In many academic papers on the topic you'll see a pair of stereo
images being turned into a 3D model of the surroundings, but this
rarely works very well in practice because there may be correspondence
errors. Even if there are no correspondence errors there is still
insufficient information from a single stereo pair to identify the
ranges to surfaces precisely, except perhaps for very nearby objects.
So context is important, but how much should be used? Two previous
frames? Or ten? The distributed particle SLAM algorithm solves this
problem in a nice way which does not contain any of the ad-hoc
assumptions so commonly encountered in the machine vision literature.
Series of observations are turned into an ancestry tree, with branches
of the tree being progressively pruned as new observations are made.
This essentially solves the question "what 3D structure most probably
explains the series of observations which I've made up until now?".

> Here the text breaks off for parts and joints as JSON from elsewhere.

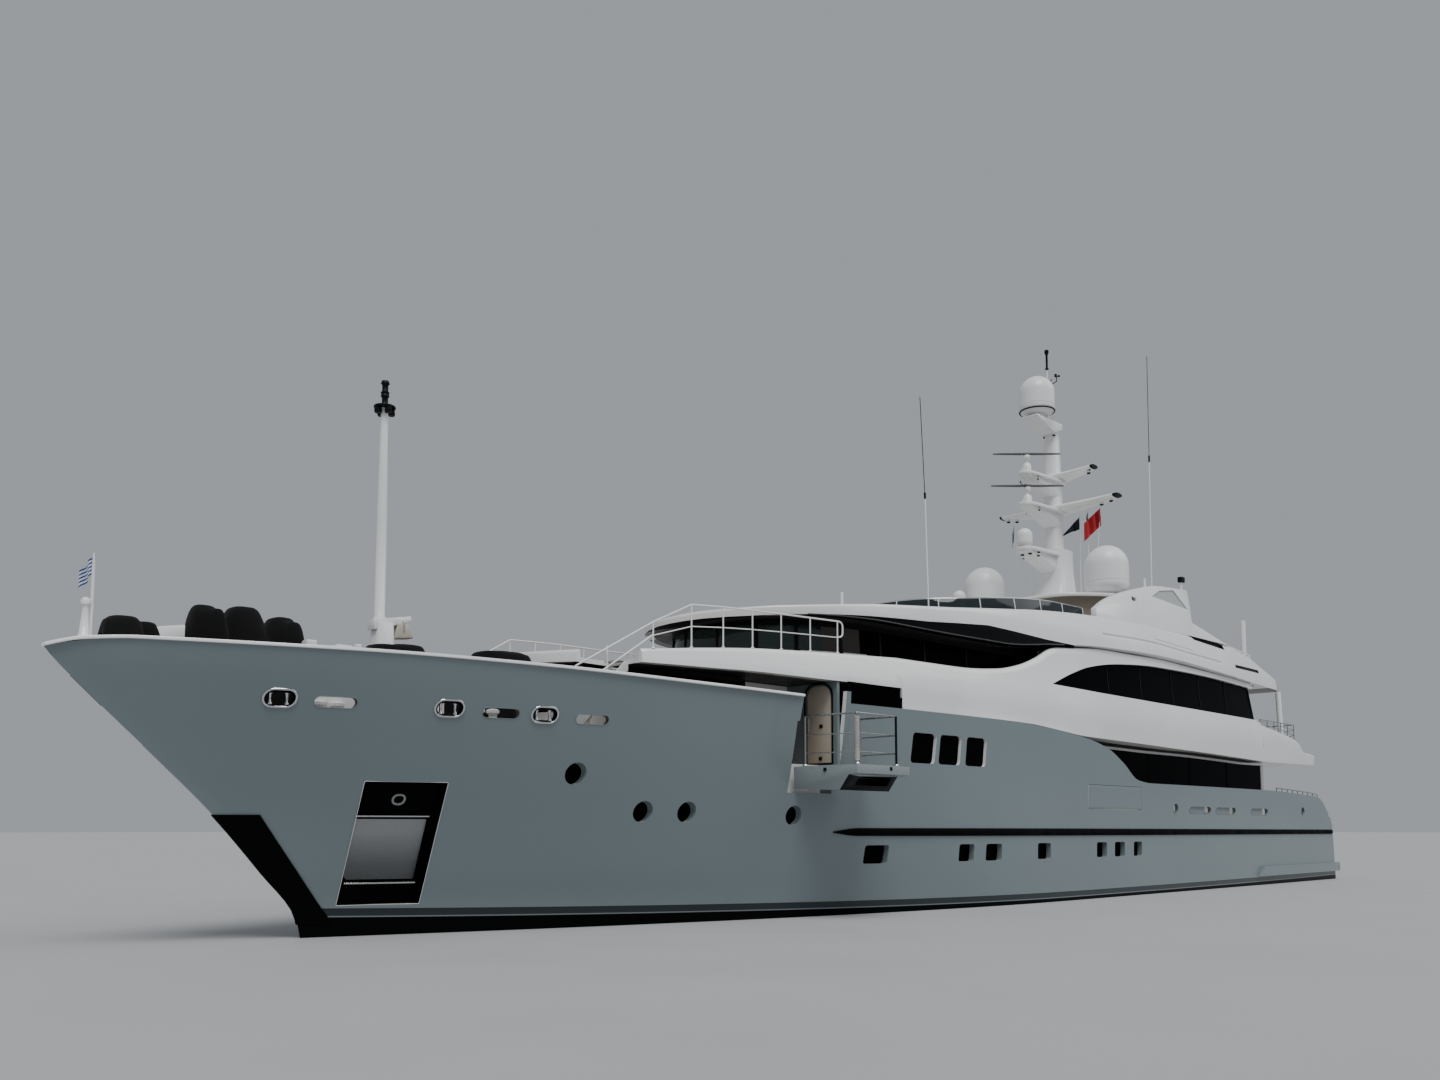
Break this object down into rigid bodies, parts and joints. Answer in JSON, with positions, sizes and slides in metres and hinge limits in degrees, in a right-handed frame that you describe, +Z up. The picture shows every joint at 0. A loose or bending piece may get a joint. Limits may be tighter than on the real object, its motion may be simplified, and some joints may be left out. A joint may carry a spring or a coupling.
{
  "type": "half-scale motor yacht",
  "caption": "Three-deck displacement motor yacht with raked bow, arched saloon windows, mast with radomes, twin propellers, rudders and fold-out boarding doors, at half size.",
  "frame": {"origin": "on the centreline at the waterline, midway along the boat's length overall", "axes": "+X to the bow, +Y to port, +Z up"},
  "size_m": [27, 6, 12.3],
  "materials": {
    "hull_paint": "gloss pale grey-blue yacht paint",
    "white_paint": "gloss white yacht paint",
    "black_rubber": "satin black rubbing strake",
    "dark_glass": "black privacy glass",
    "clear_glass": "tinted toughened glass",
    "steel": "polished stainless steel",
    "bronze": "cast propeller bronze",
    "radome_plastic": "white moulded plastic",
    "cover_cloth": "matt black acrylic canvas",
    "door_panel": "satin beige paint"
  },
  "bodies": {
    "yacht": {"hull": "hull_paint", "bow_bulwark": "hull_paint", "topside_port": "hull_paint", "topside_stbd": "hull_paint", "swim_platform": "hull_paint", "bow_cap_rail": "white_paint", "side_platform_port": "white_paint", "side_platform_stbd": "white_paint", "main_house": "white_paint", "fore_house": "white_paint", "fore_stair_port": "white_paint", "fore_stair_stbd": "white_paint", "saloon_aft_wall": "white_paint", "wheelhouse": "white_paint", "upper_deck": "white_paint", "sun_deck": "white_paint", "arch": "white_paint", "mast": "white_paint", "foremast": "white_paint", "jackstaff": "white_paint", "upper_aft_rail": "white_paint", "sun_aft_rail": "white_paint", "rub_rail_port": "black_rubber", "rub_rail_stbd": "black_rubber", "stem_guard": "black_rubber", "side_glass_port": "dark_glass", "side_glass_stbd": "dark_glass", "main_house_glass": "dark_glass", "fore_house_glass": "dark_glass", "saloon_glass": "dark_glass", "sun_windscreen": "dark_glass", "wheelhouse_glass": "clear_glass", "anchor_pocket_plate_port": "steel", "anchor_pocket_plate_stbd": "steel", "wing_rail_port": "steel", "wing_rail_stbd": "steel", "shaft_port": "steel", "shaft_stbd": "steel", "radome_port": "radome_plastic", "radome_stbd": "radome_plastic", "radome_top": "radome_plastic", "cover_bow": "cover_cloth", "cover_windlass": "cover_cloth", "cover_capstan_port": "cover_cloth", "cover_capstan_stbd": "cover_cloth", "cover_bench_port": "cover_cloth", "cover_bench_stbd": "cover_cloth"},
    "propeller_port": {"propeller_port": "bronze"},
    "propeller_stbd": {"propeller_stbd": "bronze"},
    "rudder_port": {"rudder_port": "hull_paint"},
    "rudder_stbd": {"rudder_stbd": "hull_paint"},
    "fin_port": {"fin_port": "hull_paint"},
    "fin_stbd": {"fin_stbd": "hull_paint"},
    "radar_lower": {"radar_lower": "radome_plastic"},
    "radar_upper": {"radar_upper": "radome_plastic"},
    "side_door_port": {"side_door_port": "hull_paint"},
    "side_door_stbd": {"side_door_stbd": "hull_paint"},
    "stern_door": {"stern_door": "hull_paint"},
    "lobby_door_port": {"lobby_door_port": "door_panel"},
    "lobby_door_stbd": {"lobby_door_stbd": "door_panel"}
  },
  "joints": [
    {"name": "propeller_spin_port", "type": "hinge", "parent": "yacht", "child": "propeller_port", "pos_m": [-10.61, 0.95, -0.99], "axis": [1, 0, 0], "continuous": true},
    {"name": "rudder_turn_port", "type": "hinge", "parent": "yacht", "child": "rudder_port", "pos_m": [-11.375, 0.95, -0.5], "axis": [0, 0, 1], "range_deg": [-35, 35]},
    {"name": "fin_tilt_port", "type": "hinge", "parent": "yacht", "child": "fin_port", "pos_m": [-0.15, 1.625, -1], "axis": [0, 0.6, -0.8], "range_deg": [-20, 20]},
    {"name": "side_door_fold_port", "type": "hinge", "parent": "yacht", "child": "side_door_port", "pos_m": [-2.375, 2.3292, 1.515], "axis": [-1, 0, 0], "range_deg": [0, 90]},
    {"name": "lobby_door_swing_port", "type": "hinge", "parent": "yacht", "child": "lobby_door_port", "pos_m": [4.9625, 1.2125, 2.5], "axis": [0, 0, -1], "range_deg": [0, 90]},
    {"name": "propeller_spin_stbd", "type": "hinge", "parent": "yacht", "child": "propeller_stbd", "pos_m": [-10.61, -0.95, -0.99], "axis": [1, 0, 0], "continuous": true},
    {"name": "rudder_turn_stbd", "type": "hinge", "parent": "yacht", "child": "rudder_stbd", "pos_m": [-11.375, -0.95, -0.5], "axis": [0, 0, 1], "range_deg": [-35, 35]},
    {"name": "fin_tilt_stbd", "type": "hinge", "parent": "yacht", "child": "fin_stbd", "pos_m": [-0.15, -1.625, -1], "axis": [0, -0.6, -0.8], "range_deg": [-20, 20]},
    {"name": "side_door_fold_stbd", "type": "hinge", "parent": "yacht", "child": "side_door_stbd", "pos_m": [-2.375, -2.3292, 1.515], "axis": [1, 0, 0], "range_deg": [0, 90]},
    {"name": "lobby_door_swing_stbd", "type": "hinge", "parent": "yacht", "child": "lobby_door_stbd", "pos_m": [4.9625, -1.2125, 2.5], "axis": [0, 0, 1], "range_deg": [0, 90]},
    {"name": "stern_door_lift", "type": "hinge", "parent": "yacht", "child": "stern_door", "pos_m": [-12.78121, 0, 1.18], "axis": [0, 1, 0], "range_deg": [0, 75]},
    {"name": "radar_spin_lower", "type": "hinge", "parent": "yacht", "child": "radar_lower", "pos_m": [-3.72, 0, 7.82], "axis": [0, 0, 1], "continuous": true},
    {"name": "radar_spin_upper", "type": "hinge", "parent": "yacht", "child": "radar_upper", "pos_m": [-3.72, 0, 8.46], "axis": [0, 0, 1], "continuous": true}
  ],
  "couplings": [
    {"joint": "rudder_turn_stbd", "follows": "rudder_turn_port", "ratio": 1}
  ]
}
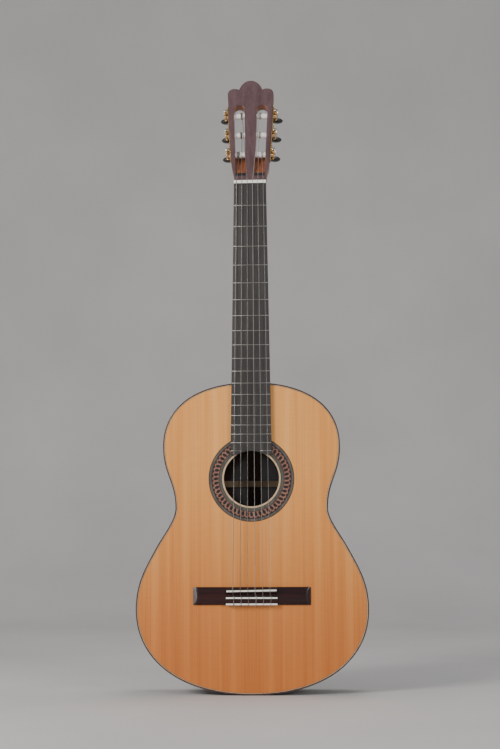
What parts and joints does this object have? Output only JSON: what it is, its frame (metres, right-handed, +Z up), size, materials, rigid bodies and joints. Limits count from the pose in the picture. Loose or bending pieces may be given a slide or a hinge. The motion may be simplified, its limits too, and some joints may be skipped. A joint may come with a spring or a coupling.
{
  "type": "classical guitar",
  "caption": "Small Spanish-style classical guitar with slotted head, geared tuners, mosaic rosette and tie bridge.",
  "frame": {"origin": "lowest point of the tail, on the centre plane, half way through the body's depth", "axes": "+Z up the neck, -Y out of the soundboard towards the listener, +X to the treble side"},
  "size_m": [0.3688, 0.1109, 0.9995],
  "materials": {
    "soundboard_wood": "glossy French-polished cedar or spruce with straight vertical grain",
    "rosewood": "glossy dark rosewood",
    "bridge_wood": "glossy near-black rosewood",
    "ebony": "satin ebony with bright fret wire let in",
    "cedar": "satin orange-brown cedar",
    "inner_spruce": "bare pale spruce",
    "head_wood": "satin purple-brown rosewood veneer",
    "mosaic": "inlaid wood mosaic under gloss finish",
    "bone": "polished bone",
    "roller_white": "smooth white roller",
    "nylon": "clear nylon",
    "wound_string": "fine silver-plated winding",
    "brass": "polished brass",
    "worm_steel": "bright nickel",
    "button_black": "polished black"
  },
  "bodies": {
    "root": {"soundboard": "soundboard_wood", "rosette": "mosaic", "back": "rosewood", "rib_treble": "rosewood", "rib_bass": "rosewood", "tail_inlay": "rosewood", "binding_top": "rosewood", "binding_back": "rosewood", "lining_top": "inner_spruce", "lining_back": "inner_spruce", "tail_block": "cedar", "harmonic_bar_upper": "inner_spruce", "harmonic_bar_lower": "inner_spruce", "soundhole_patch": "inner_spruce", "fan_bracing": "inner_spruce", "back_brace_lower": "inner_spruce", "back_brace_middle": "inner_spruce", "back_brace_upper": "inner_spruce", "back_centre_strip": "inner_spruce", "bridge": "bridge_wood", "saddle": "bone", "tie_inlay_front": "bone", "tie_inlay_rear": "bone", "neck": "cedar", "heel_cap": "rosewood", "head_veneer": "head_wood", "nut": "bone", "fretboard": "ebony", "tuner_plate_treble": "brass", "tuner_plate_bass": "brass", "string_1": "nylon", "string_2": "nylon", "string_3": "nylon", "string_4": "wound_string", "string_5": "wound_string", "string_6": "wound_string"},
    "tuner_1_knob": {"tuner_1_worm_shaft": "worm_steel", "tuner_1_button": "button_black"},
    "tuner_1_spool": {"tuner_1_roller": "roller_white", "tuner_1_gear": "brass"},
    "tuner_2_knob": {"tuner_2_worm_shaft": "worm_steel", "tuner_2_button": "button_black"},
    "tuner_2_spool": {"tuner_2_roller": "roller_white", "tuner_2_gear": "brass"},
    "tuner_3_knob": {"tuner_3_worm_shaft": "worm_steel", "tuner_3_button": "button_black"},
    "tuner_3_spool": {"tuner_3_roller": "roller_white", "tuner_3_gear": "brass"},
    "tuner_4_knob": {"tuner_4_worm_shaft": "worm_steel", "tuner_4_button": "button_black"},
    "tuner_4_spool": {"tuner_4_roller": "roller_white", "tuner_4_gear": "brass"},
    "tuner_5_knob": {"tuner_5_worm_shaft": "worm_steel", "tuner_5_button": "button_black"},
    "tuner_5_spool": {"tuner_5_roller": "roller_white", "tuner_5_gear": "brass"},
    "tuner_6_knob": {"tuner_6_worm_shaft": "worm_steel", "tuner_6_button": "button_black"},
    "tuner_6_spool": {"tuner_6_roller": "roller_white", "tuner_6_gear": "brass"}
  },
  "joints": [
    {"name": "tuner_1_button_turn", "type": "hinge", "parent": "root", "child": "tuner_1_knob", "pos_m": [0.03782, -0.03791, 0.87789], "axis": [0, 0.9781, -0.2079], "continuous": true},
    {"name": "tuner_1_roller_turn", "type": "hinge", "parent": "root", "child": "tuner_1_spool", "pos_m": [0.03172, -0.03009, 0.86779], "axis": [0.9982, -0.0124, -0.0584], "continuous": true},
    {"name": "tuner_2_button_turn", "type": "hinge", "parent": "root", "child": "tuner_2_knob", "pos_m": [0.03994, -0.03054, 0.91255], "axis": [0, 0.9781, -0.2079], "continuous": true},
    {"name": "tuner_2_roller_turn", "type": "hinge", "parent": "root", "child": "tuner_2_spool", "pos_m": [0.03383, -0.02272, 0.90246], "axis": [0.9982, -0.0124, -0.0584], "continuous": true},
    {"name": "tuner_3_button_turn", "type": "hinge", "parent": "root", "child": "tuner_3_knob", "pos_m": [0.04203, -0.02328, 0.94673], "axis": [0, 0.9781, -0.2079], "continuous": true},
    {"name": "tuner_3_roller_turn", "type": "hinge", "parent": "root", "child": "tuner_3_spool", "pos_m": [0.03592, -0.01545, 0.93663], "axis": [0.9982, -0.0124, -0.0584], "continuous": true},
    {"name": "tuner_4_button_turn", "type": "hinge", "parent": "root", "child": "tuner_4_knob", "pos_m": [-0.04203, -0.02328, 0.94673], "axis": [0, 0.9781, -0.2079], "continuous": true},
    {"name": "tuner_4_roller_turn", "type": "hinge", "parent": "root", "child": "tuner_4_spool", "pos_m": [-0.03592, -0.01545, 0.93663], "axis": [-0.9982, -0.0124, -0.0584], "continuous": true},
    {"name": "tuner_5_button_turn", "type": "hinge", "parent": "root", "child": "tuner_5_knob", "pos_m": [-0.03994, -0.03054, 0.91255], "axis": [0, 0.9781, -0.2079], "continuous": true},
    {"name": "tuner_5_roller_turn", "type": "hinge", "parent": "root", "child": "tuner_5_spool", "pos_m": [-0.03383, -0.02272, 0.90246], "axis": [-0.9982, -0.0124, -0.0584], "continuous": true},
    {"name": "tuner_6_button_turn", "type": "hinge", "parent": "root", "child": "tuner_6_knob", "pos_m": [-0.03782, -0.03791, 0.87789], "axis": [0, 0.9781, -0.2079], "continuous": true},
    {"name": "tuner_6_roller_turn", "type": "hinge", "parent": "root", "child": "tuner_6_spool", "pos_m": [-0.03172, -0.03009, 0.86779], "axis": [-0.9982, -0.0124, -0.0584], "continuous": true}
  ],
  "couplings": [
    {"joint": "tuner_1_roller_turn", "follows": "tuner_1_button_turn", "ratio": 0.0625},
    {"joint": "tuner_2_roller_turn", "follows": "tuner_2_button_turn", "ratio": 0.0625},
    {"joint": "tuner_3_roller_turn", "follows": "tuner_3_button_turn", "ratio": 0.0625},
    {"joint": "tuner_4_roller_turn", "follows": "tuner_4_button_turn", "ratio": 0.0625},
    {"joint": "tuner_5_roller_turn", "follows": "tuner_5_button_turn", "ratio": 0.0625},
    {"joint": "tuner_6_roller_turn", "follows": "tuner_6_button_turn", "ratio": 0.0625}
  ]
}
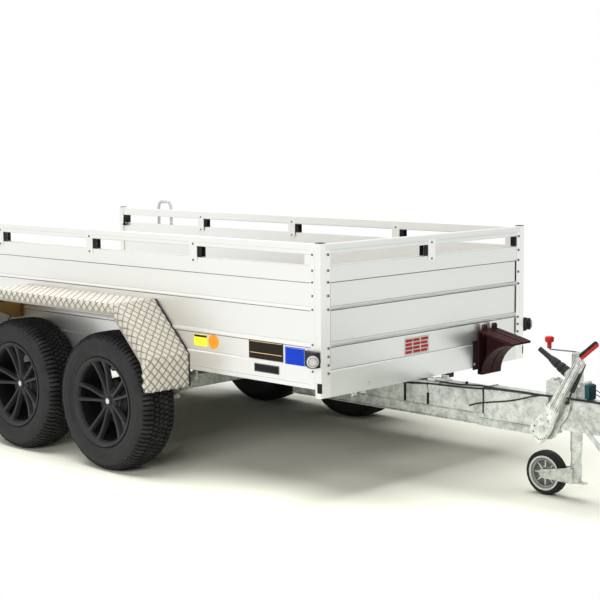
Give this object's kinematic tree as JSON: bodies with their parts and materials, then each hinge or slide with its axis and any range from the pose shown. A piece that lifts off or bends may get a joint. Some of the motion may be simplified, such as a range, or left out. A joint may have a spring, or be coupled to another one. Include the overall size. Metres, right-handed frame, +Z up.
{
  "type": "tandem drop-side trailer",
  "caption": "Low tandem-axle alloy trailer with an open load bed, top rails, hanging tailgate, plate fenders, wheel chocks, central drawbar, hand brake and jockey wheel.",
  "frame": {"origin": "on the ground under the middle of the whole trailer's outline, tailgate hanging open", "axes": "+X towards the coupling, +Y to the trailer's left, +Z up"},
  "size_m": [5.057, 2.247, 1.357],
  "materials": {
    "anodised_alloy": "anodised",
    "galvanised_steel": "hot-dip galvanised",
    "chequer_plate": "raised tread bars",
    "black_rubber": "matt",
    "tyre_rubber": "matt",
    "black_painted_metal": "satin",
    "maroon_plastic": "matt",
    "red_plastic": "gloss",
    "lamp_plastic": "clear, ribbed",
    "coated_plywood": "film faced"
  },
  "bodies": {
    "trailer": {"axle_front": "galvanised_steel", "axle_rear": "galvanised_steel", "chassis": "galvanised_steel", "chock_holder": "galvanised_steel", "chock_left": "maroon_plastic", "chock_right": "maroon_plastic", "coupling_handle": "black_painted_metal", "coupling_head": "galvanised_steel", "draw_tube_boot": "black_rubber", "drawbar_beam": "galvanised_steel", "fender_left": "chequer_plate", "fender_right": "chequer_plate", "floor": "coated_plywood", "hoop_left": "galvanised_steel", "hoop_right": "galvanised_steel", "jockey_crank": "galvanised_steel", "jockey_tube": "galvanised_steel", "lamp_front_left": "black_rubber", "lamp_front_right": "black_rubber", "lamp_rear_left": "lamp_plastic", "lamp_rear_right": "lamp_plastic", "light_cable": "black_rubber", "overrun_housing": "galvanised_steel", "parked_plug": "black_rubber", "post_front_left": "anodised_alloy", "post_front_right": "anodised_alloy", "post_rear_left": "anodised_alloy", "post_rear_right": "anodised_alloy", "rail_front": "anodised_alloy", "rail_left": "anodised_alloy", "rail_right": "anodised_alloy", "rear_beam": "anodised_alloy", "ribbed_unit": "black_rubber", "wall_front": "anodised_alloy", "wall_left": "anodised_alloy", "wall_right": "anodised_alloy"},
    "wheel_front_right": {"tyre_front_right": "tyre_rubber", "rim_front_right": "black_painted_metal"},
    "wheel_front_left": {"tyre_front_left": "tyre_rubber", "rim_front_left": "black_painted_metal"},
    "wheel_rear_right": {"tyre_rear_right": "tyre_rubber", "rim_rear_right": "black_painted_metal"},
    "wheel_rear_left": {"tyre_rear_left": "tyre_rubber", "rim_rear_left": "black_painted_metal"},
    "tailgate_body": {"tailgate": "anodised_alloy"},
    "hand_brake": {"brake_lever": "galvanised_steel", "brake_grip": "red_plastic"},
    "strut_cylinder_body": {"strut_cylinder": "black_painted_metal"},
    "strut_rod_body": {"strut_rod": "galvanised_steel"},
    "jockey_leg_body": {"jockey_leg": "galvanised_steel"},
    "jockey_fork_body": {"jockey_fork": "galvanised_steel"},
    "jockey_wheel": {"jockey_tyre": "tyre_rubber", "jockey_rim": "galvanised_steel"}
  },
  "joints": [
    {"name": "wheel_spin_front_right", "type": "hinge", "parent": "trailer", "child": "wheel_front_right", "pos_m": [-0.28825, -0.982, 0.3815], "axis": [0, 1, 0], "continuous": true},
    {"name": "wheel_spin_front_left", "type": "hinge", "parent": "trailer", "child": "wheel_front_left", "pos_m": [-0.28825, 0.982, 0.3815], "axis": [0, 1, 0], "continuous": true},
    {"name": "wheel_spin_rear_right", "type": "hinge", "parent": "trailer", "child": "wheel_rear_right", "pos_m": [-1.11125, -0.982, 0.3815], "axis": [0, 1, 0], "continuous": true},
    {"name": "wheel_spin_rear_left", "type": "hinge", "parent": "trailer", "child": "wheel_rear_left", "pos_m": [-1.11125, 0.982, 0.3815], "axis": [0, 1, 0], "continuous": true},
    {"name": "tailgate_hinge", "type": "hinge", "parent": "trailer", "child": "tailgate_body", "pos_m": [-2.48125, 0, 0.675], "axis": [0, 1, 0], "range_deg": [0, 180]},
    {"name": "brake_lever_hinge", "type": "hinge", "parent": "trailer", "child": "hand_brake", "pos_m": [1.90175, -0.1025, 0.392], "axis": [0, 1, 0], "range_deg": [0, 52]},
    {"name": "strut_turn", "type": "hinge", "parent": "hand_brake", "child": "strut_cylinder_body", "pos_m": [2.09975, -0.0735, 0.716], "axis": [0, 1, 0], "range_deg": [0, 34]},
    {"name": "strut_slide", "type": "slide", "parent": "strut_cylinder_body", "child": "strut_rod_body", "axis": [-0.4039, 0, -0.9148], "range_m": [0, 0.073]},
    {"name": "jockey_lift", "type": "slide", "parent": "trailer", "child": "jockey_leg_body", "axis": [0, 0, 1], "range_m": [-0.2, 0.06]},
    {"name": "jockey_swivel", "type": "hinge", "parent": "jockey_leg_body", "child": "jockey_fork_body", "pos_m": [1.94475, 0.125, 0.185], "axis": [0, 0, 1], "continuous": true},
    {"name": "jockey_spin", "type": "hinge", "parent": "jockey_fork_body", "child": "jockey_wheel", "pos_m": [1.77275, 0.125, 0.113], "axis": [0, 1, 0], "continuous": true}
  ],
  "couplings": [
    {"joint": "strut_turn", "follows": "brake_lever_hinge", "ratio": 0.65},
    {"joint": "strut_slide", "follows": "brake_lever_hinge", "m_per_rad": 0.08}
  ]
}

At any point in time the robot inhabits a multiverse of possible
worlds, each very similar but slightly different. In the animation
below you can see how the robots path through space (in this case
along a corridor) is represented as a tree structure. The branches
are possible worlds which the robot could be moving through. Over
time less probable explanations are pruned away, leaving to most
probable route.
http://sentience.googlegroups.com/web/dpslam_tree2.gif
You can also see how the 3D grid map is occasionally adjusted as the
robot in essence "decides" which world it has fallen into.
http://sentience.googlegroups.com/web/dpslam_map1.gif
This algorithm is very efficient and produces good quality maps whilst
simultaneously being able to resolve uncertainties. I think it will
turn out to be a very practical solution.